= THE REQUEST =
Quote only the part that opens with the line containing "bell_lever();" and closes with the line containing "points = [vertex.co". Keep both of those lines.
-- Start of SOURCE MATERIAL --
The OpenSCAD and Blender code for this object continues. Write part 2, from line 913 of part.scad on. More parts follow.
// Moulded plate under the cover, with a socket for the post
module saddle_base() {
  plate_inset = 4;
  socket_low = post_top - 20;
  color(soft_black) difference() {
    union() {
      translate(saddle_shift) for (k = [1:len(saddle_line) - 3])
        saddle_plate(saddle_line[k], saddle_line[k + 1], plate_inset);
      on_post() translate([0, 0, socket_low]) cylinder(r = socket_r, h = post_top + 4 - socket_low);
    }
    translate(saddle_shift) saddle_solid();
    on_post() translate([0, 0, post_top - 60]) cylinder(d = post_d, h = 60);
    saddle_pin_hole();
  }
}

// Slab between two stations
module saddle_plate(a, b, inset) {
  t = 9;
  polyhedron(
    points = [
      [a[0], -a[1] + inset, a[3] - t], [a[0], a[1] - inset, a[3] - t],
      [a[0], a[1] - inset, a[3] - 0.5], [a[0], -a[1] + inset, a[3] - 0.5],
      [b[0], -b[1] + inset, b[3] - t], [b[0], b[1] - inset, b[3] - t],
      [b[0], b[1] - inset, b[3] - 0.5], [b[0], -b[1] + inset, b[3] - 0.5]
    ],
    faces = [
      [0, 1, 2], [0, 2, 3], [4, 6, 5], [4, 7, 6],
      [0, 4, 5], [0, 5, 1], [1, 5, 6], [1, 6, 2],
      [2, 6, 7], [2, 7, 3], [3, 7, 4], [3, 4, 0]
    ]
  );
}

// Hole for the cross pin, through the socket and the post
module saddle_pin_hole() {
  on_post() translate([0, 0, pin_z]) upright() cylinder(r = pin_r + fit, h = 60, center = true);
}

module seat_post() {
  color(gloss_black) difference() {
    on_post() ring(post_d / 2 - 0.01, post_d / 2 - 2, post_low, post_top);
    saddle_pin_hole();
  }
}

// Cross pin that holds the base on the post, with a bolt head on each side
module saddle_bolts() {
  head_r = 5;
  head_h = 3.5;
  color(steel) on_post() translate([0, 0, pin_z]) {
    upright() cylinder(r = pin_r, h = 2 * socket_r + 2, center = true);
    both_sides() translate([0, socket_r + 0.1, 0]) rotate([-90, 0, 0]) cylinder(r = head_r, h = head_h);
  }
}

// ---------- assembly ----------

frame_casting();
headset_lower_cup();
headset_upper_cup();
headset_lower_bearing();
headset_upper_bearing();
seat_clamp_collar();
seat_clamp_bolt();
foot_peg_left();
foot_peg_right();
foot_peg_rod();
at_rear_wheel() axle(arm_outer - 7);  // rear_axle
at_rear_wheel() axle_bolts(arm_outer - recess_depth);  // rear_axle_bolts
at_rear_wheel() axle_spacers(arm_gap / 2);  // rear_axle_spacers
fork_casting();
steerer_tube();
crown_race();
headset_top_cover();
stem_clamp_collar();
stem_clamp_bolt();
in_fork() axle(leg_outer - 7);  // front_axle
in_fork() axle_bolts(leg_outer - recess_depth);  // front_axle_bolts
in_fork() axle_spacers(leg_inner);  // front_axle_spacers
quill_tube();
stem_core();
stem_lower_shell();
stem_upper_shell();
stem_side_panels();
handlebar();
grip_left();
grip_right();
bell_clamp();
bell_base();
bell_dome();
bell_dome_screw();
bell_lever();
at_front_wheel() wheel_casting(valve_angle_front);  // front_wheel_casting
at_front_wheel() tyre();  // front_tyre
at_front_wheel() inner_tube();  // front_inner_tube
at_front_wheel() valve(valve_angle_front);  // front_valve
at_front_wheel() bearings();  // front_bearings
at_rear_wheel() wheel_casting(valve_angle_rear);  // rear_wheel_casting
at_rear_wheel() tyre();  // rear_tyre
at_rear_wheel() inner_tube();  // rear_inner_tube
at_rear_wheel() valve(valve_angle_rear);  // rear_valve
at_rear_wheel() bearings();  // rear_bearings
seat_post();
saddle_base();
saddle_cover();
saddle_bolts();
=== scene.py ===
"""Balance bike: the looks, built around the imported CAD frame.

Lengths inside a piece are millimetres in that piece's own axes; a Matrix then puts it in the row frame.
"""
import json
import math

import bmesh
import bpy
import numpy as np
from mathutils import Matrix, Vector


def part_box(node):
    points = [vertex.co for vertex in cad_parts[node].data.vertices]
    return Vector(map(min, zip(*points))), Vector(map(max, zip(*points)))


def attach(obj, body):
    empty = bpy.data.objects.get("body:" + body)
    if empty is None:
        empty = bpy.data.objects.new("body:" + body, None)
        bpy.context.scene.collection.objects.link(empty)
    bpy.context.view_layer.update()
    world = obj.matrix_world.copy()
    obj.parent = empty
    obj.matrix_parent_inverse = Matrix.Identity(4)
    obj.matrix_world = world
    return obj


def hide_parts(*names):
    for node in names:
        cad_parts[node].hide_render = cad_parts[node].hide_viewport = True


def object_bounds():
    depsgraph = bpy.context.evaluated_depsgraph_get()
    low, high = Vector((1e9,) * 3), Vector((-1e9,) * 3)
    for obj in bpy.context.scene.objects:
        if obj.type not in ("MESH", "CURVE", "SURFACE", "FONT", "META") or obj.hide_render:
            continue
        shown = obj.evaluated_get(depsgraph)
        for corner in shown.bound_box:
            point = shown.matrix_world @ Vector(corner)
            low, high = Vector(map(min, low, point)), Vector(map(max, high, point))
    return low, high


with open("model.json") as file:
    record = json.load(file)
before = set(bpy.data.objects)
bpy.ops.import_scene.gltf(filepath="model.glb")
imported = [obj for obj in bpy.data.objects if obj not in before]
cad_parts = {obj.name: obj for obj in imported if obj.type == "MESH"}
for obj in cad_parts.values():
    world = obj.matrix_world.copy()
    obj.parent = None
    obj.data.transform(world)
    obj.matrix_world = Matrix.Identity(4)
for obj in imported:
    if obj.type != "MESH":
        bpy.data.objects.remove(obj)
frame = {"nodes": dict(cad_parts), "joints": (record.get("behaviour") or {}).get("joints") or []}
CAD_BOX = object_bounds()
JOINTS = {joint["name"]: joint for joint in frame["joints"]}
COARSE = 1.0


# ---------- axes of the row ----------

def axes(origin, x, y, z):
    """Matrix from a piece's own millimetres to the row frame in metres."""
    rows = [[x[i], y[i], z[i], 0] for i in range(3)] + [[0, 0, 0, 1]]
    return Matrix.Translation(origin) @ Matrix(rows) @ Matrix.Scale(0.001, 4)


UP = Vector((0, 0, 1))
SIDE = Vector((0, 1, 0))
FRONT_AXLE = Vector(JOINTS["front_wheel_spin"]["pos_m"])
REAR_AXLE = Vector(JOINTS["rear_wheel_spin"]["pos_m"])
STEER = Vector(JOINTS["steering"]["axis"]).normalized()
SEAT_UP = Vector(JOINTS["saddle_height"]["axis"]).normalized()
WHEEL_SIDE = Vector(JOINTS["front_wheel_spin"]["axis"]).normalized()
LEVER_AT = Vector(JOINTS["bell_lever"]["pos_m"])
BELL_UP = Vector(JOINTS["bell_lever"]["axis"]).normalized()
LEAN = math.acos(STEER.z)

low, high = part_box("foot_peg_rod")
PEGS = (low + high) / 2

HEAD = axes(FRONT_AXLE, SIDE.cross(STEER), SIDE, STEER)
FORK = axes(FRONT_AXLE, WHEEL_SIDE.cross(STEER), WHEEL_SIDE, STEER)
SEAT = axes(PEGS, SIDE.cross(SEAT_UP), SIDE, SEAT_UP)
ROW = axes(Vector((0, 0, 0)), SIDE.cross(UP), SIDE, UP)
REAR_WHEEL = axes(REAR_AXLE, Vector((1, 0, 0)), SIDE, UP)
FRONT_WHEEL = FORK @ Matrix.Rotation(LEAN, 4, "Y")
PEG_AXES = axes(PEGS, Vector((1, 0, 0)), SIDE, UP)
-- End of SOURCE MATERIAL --
= COMPLETED EXERCISE =
bell_lever();
at_front_wheel() wheel_casting(valve_angle_front);  // front_wheel_casting
at_front_wheel() tyre();  // front_tyre
at_front_wheel() inner_tube();  // front_inner_tube
at_front_wheel() valve(valve_angle_front);  // front_valve
at_front_wheel() bearings();  // front_bearings
at_rear_wheel() wheel_casting(valve_angle_rear);  // rear_wheel_casting
at_rear_wheel() tyre();  // rear_tyre
at_rear_wheel() inner_tube();  // rear_inner_tube
at_rear_wheel() valve(valve_angle_rear);  // rear_valve
at_rear_wheel() bearings();  // rear_bearings
seat_post();
saddle_base();
saddle_cover();
saddle_bolts();
=== scene.py ===
"""Balance bike: the looks, built around the imported CAD frame.

Lengths inside a piece are millimetres in that piece's own axes; a Matrix then puts it in the row frame.
"""
import json
import math

import bmesh
import bpy
import numpy as np
from mathutils import Matrix, Vector


def part_box(node):
    points = [vertex.co for vertex in cad_parts[node].data.vertices]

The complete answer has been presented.